### SET PROBLEM
Within the material below, transcribe exactly the lines from the one holding "Write part 2" through the one holding "return mesh, edge", keeping both ends and skipping the rest.

### DATA FOR THIS EXERCISE
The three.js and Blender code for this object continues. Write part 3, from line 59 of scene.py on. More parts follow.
---
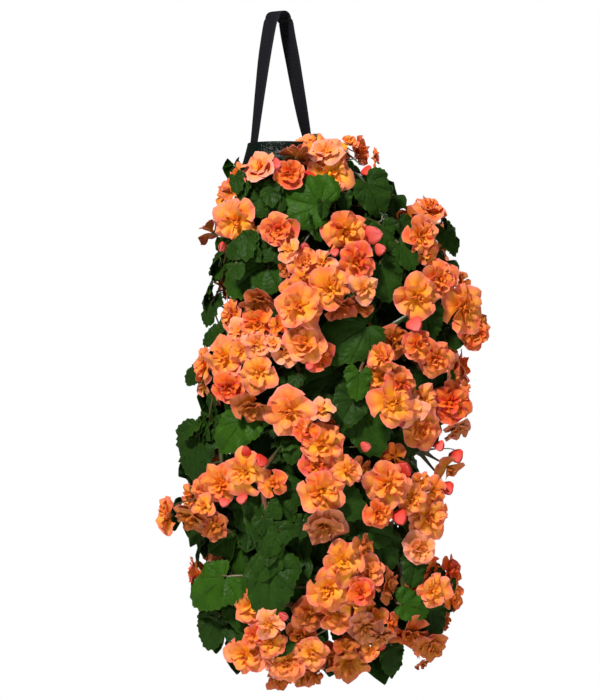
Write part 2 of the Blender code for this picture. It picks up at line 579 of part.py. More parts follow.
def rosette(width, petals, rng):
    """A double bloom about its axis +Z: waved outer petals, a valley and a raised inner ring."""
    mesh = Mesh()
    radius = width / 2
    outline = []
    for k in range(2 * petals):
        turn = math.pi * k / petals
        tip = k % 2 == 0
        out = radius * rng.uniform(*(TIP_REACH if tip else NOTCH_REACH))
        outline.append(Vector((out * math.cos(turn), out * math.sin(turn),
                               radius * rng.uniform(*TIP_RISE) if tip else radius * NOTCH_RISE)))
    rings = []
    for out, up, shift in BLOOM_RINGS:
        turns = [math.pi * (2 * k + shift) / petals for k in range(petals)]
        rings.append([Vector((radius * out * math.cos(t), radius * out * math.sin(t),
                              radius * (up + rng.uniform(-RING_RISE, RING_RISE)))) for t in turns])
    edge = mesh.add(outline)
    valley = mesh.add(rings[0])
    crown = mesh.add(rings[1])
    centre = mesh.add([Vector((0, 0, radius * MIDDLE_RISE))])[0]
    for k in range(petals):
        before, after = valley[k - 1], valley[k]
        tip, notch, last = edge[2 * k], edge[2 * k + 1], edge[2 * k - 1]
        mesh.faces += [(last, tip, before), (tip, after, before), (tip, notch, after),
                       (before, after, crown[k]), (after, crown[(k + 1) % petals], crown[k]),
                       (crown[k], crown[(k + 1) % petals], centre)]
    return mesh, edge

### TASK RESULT
Write part 2 of the Blender code for this picture. It picks up at line 579 of part.py. More parts follow.
def rosette(width, petals, rng):
    """A double bloom about its axis +Z: waved outer petals, a valley and a raised inner ring."""
    mesh = Mesh()
    radius = width / 2
    outline = []
    for k in range(2 * petals):
        turn = math.pi * k / petals
        tip = k % 2 == 0
        out = radius * rng.uniform(*(TIP_REACH if tip else NOTCH_REACH))
        outline.append(Vector((out * math.cos(turn), out * math.sin(turn),
                               radius * rng.uniform(*TIP_RISE) if tip else radius * NOTCH_RISE)))
    rings = []
    for out, up, shift in BLOOM_RINGS:
        turns = [math.pi * (2 * k + shift) / petals for k in range(petals)]
        rings.append([Vector((radius * out * math.cos(t), radius * out * math.sin(t),
                              radius * (up + rng.uniform(-RING_RISE, RING_RISE)))) for t in turns])
    edge = mesh.add(outline)
    valley = mesh.add(rings[0])
    crown = mesh.add(rings[1])
    centre = mesh.add([Vector((0, 0, radius * MIDDLE_RISE))])[0]
    for k in range(petals):
        before, after = valley[k - 1], valley[k]
        tip, notch, last = edge[2 * k], edge[2 * k + 1], edge[2 * k - 1]
        mesh.faces += [(last, tip, before), (tip, after, before), (tip, notch, after),
                       (before, after, crown[k]), (after, crown[(k + 1) % petals], crown[k]),
                       (crown[k], crown[(k + 1) % petals], centre)]
    return mesh, edge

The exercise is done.